Verone Chambers

Personal information
- Born: 16 December 1988 (age 37) Clarendon Parish, Jamaica

Sport
- Sport: Track and field

Medal record
Representing Jamaica
World Indoor Championships
| Silver medal – second place | 2014 Sopot | 4x400m relay |
World Relays
| Bronze medal – third place | 2017 Nassau | 4x400m relay |
Pan American Games
| Silver medal – second place | 2015 Toronto | 4x400m relay |

= Verone Chambers =

Jamaican athletics competitor

Verone Chambers (born December 16, 1988) is a Jamaican sprinter.
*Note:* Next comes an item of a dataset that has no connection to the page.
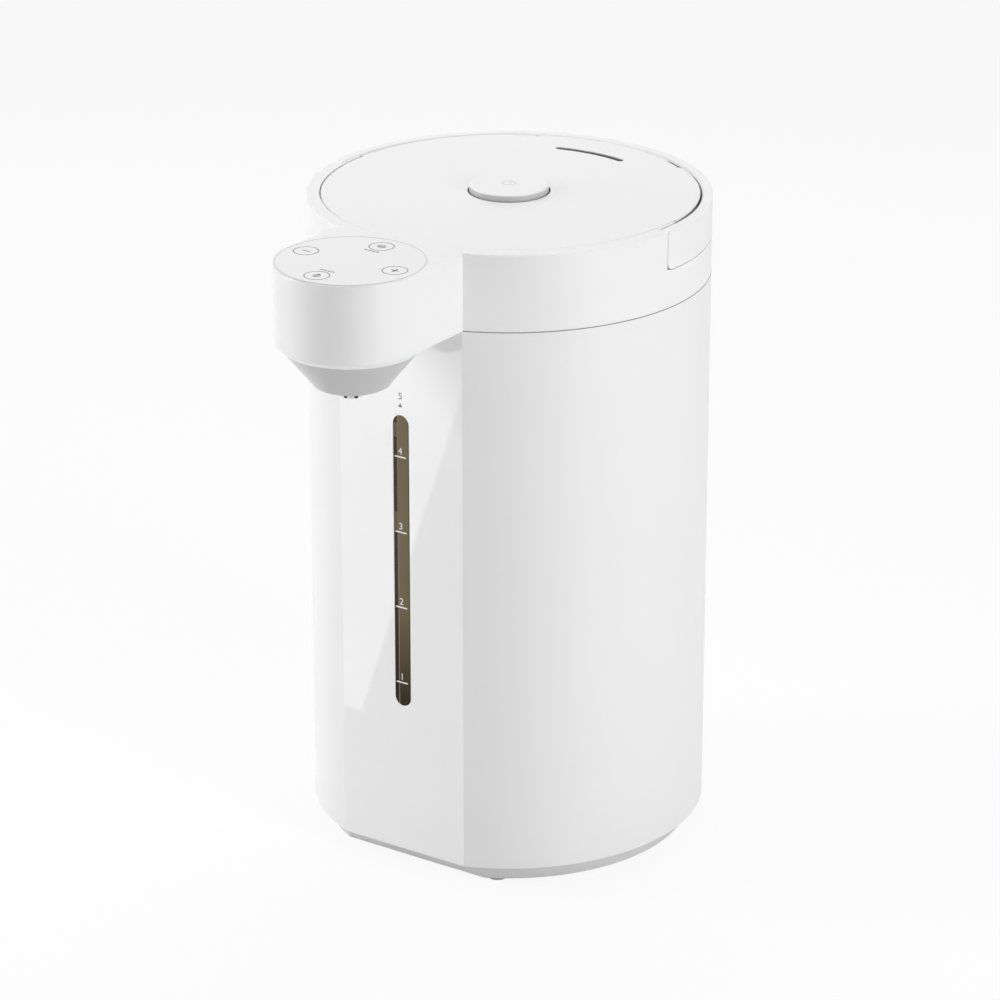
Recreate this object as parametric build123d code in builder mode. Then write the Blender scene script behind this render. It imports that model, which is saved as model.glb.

She ran for Oklahoma Baptist University, graduating in 2012 after winning 18 NAIA championship titles, a record high for OBU women. Chambers was part of Jamaica's silver-medal-winning 4x400 m relay team at the 2014 IAAF World Indoor Championships, although she only ran in the heats. At the 2015 Pan American Games, she again ran in the 4x400 m relay for Jamaica, and won a silver medal along with Anastasia Le-Roy, Chrisann Gordon, and Bobby-Gaye Wilkins. She ran in the 4x400 m relay at the 2017 IAAF World Relays, winning third place. Chambers is from in Clarendon, Jamaica.